___ Data provided

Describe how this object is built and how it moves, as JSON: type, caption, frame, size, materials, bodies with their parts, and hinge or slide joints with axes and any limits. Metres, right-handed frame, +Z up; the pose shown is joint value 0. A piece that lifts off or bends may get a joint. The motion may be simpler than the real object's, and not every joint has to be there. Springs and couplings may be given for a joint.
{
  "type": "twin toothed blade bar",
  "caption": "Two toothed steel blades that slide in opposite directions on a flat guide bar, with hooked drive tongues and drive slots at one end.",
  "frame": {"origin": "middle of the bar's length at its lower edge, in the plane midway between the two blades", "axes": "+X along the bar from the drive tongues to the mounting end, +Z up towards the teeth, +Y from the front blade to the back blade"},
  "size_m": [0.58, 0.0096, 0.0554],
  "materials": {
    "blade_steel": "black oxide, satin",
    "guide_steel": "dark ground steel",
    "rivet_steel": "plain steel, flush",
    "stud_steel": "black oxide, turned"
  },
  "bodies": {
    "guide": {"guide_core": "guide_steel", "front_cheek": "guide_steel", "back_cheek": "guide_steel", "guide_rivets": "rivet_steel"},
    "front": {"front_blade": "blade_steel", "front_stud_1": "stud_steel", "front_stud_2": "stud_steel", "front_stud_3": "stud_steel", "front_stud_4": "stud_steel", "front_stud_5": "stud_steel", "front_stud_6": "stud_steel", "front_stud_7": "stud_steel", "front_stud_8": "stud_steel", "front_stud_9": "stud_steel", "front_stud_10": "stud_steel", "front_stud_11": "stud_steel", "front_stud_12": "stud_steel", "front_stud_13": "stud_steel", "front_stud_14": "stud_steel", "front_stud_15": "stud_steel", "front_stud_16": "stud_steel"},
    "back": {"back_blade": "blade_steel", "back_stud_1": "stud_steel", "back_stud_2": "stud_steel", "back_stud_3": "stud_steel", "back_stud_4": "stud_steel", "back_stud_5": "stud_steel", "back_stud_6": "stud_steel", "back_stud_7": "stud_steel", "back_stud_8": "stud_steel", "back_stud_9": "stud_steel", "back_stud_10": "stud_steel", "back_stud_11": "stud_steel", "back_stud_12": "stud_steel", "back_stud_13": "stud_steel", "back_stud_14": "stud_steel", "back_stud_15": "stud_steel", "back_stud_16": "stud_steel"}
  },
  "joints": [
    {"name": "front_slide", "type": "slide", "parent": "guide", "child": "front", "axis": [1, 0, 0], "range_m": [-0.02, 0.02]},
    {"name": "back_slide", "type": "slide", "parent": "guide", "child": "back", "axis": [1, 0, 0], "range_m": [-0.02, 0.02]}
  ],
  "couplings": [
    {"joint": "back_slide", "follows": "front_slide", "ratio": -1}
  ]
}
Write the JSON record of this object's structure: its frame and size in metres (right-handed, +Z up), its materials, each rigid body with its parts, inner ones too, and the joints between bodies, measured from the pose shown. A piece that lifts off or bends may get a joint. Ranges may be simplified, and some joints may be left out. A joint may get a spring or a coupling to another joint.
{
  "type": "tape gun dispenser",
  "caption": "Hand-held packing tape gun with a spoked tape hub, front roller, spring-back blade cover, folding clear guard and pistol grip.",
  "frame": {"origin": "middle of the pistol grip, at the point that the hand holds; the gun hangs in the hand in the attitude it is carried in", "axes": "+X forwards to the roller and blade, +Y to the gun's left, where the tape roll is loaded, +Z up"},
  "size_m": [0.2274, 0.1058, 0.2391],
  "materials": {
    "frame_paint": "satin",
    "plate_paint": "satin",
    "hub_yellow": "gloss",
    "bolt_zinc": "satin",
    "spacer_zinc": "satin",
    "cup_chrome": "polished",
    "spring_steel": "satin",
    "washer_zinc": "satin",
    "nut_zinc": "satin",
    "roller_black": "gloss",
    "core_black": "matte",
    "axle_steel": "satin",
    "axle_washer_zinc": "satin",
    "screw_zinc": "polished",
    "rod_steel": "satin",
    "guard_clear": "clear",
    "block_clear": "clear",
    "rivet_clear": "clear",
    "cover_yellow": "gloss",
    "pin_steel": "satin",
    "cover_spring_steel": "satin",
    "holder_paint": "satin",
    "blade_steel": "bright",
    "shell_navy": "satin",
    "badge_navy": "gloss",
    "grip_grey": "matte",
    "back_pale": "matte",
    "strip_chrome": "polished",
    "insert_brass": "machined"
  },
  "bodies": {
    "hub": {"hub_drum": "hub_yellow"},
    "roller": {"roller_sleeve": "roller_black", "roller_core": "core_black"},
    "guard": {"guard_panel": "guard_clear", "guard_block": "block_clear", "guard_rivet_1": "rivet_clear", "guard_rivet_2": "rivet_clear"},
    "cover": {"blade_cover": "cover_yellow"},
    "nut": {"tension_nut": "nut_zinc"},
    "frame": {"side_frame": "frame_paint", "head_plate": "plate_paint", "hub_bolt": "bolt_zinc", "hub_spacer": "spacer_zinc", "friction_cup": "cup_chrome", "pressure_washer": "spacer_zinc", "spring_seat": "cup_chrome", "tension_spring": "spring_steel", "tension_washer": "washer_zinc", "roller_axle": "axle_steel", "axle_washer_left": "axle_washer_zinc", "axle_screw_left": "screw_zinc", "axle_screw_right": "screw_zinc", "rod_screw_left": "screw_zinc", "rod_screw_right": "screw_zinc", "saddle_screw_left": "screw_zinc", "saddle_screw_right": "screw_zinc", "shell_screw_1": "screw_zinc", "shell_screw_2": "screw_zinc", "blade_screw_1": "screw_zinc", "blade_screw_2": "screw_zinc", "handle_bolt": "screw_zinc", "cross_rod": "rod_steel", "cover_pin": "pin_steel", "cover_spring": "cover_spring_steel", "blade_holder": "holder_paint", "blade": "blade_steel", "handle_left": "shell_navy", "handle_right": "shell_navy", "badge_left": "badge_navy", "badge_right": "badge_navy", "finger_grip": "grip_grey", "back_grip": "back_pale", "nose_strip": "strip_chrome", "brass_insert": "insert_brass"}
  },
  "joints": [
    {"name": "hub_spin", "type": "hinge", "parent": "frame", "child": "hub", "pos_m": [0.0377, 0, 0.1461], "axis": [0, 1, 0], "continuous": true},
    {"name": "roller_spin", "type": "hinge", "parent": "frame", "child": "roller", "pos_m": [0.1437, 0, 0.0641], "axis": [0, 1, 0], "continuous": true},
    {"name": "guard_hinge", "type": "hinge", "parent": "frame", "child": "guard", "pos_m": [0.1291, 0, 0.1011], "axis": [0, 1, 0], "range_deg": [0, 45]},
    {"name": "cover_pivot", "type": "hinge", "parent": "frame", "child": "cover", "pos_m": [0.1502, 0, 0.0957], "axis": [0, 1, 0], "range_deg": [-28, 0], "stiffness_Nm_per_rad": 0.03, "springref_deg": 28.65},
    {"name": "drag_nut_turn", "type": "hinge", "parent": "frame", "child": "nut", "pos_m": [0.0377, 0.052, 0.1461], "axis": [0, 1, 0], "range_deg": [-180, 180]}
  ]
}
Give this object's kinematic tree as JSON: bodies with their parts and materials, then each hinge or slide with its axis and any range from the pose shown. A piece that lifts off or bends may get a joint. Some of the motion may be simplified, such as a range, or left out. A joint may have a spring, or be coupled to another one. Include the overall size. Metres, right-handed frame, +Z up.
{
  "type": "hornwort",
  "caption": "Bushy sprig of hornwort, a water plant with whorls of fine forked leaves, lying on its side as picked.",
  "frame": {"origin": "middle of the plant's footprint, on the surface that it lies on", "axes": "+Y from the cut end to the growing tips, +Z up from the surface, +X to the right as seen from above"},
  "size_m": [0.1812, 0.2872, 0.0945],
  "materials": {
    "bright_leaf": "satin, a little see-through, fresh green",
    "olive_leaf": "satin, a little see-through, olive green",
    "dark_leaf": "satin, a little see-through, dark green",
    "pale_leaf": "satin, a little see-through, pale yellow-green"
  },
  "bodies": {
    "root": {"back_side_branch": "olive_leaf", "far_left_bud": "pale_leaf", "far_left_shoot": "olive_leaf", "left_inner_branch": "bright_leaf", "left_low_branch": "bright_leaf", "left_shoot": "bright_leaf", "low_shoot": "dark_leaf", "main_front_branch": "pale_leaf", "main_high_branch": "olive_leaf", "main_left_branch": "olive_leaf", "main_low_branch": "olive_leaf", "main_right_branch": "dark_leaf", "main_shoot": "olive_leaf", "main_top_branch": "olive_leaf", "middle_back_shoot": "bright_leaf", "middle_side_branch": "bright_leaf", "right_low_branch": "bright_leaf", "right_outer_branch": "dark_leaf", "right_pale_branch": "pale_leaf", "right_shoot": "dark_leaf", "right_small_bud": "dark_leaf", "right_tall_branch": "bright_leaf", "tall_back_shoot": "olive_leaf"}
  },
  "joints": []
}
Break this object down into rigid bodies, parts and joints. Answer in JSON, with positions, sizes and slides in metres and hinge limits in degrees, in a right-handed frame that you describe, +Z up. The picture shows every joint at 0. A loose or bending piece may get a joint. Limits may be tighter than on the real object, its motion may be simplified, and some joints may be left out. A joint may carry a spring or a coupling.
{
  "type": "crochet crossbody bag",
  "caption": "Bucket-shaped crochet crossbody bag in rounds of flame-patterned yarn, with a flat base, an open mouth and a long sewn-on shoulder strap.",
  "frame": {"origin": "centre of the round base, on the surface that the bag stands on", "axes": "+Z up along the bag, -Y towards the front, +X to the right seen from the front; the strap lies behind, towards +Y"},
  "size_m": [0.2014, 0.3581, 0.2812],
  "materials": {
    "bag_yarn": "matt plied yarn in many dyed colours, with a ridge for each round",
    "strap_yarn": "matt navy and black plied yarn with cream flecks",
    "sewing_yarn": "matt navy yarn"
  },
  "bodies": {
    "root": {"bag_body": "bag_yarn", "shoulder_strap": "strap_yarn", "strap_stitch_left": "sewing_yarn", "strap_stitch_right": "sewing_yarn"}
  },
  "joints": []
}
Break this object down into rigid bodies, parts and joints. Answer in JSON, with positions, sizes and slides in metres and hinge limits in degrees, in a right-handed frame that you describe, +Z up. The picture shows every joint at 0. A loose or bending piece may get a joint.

______

- Problem -
Looking at the material above, count the lines containing the string "hinge" and reply with the count alone.

- Task answer -
9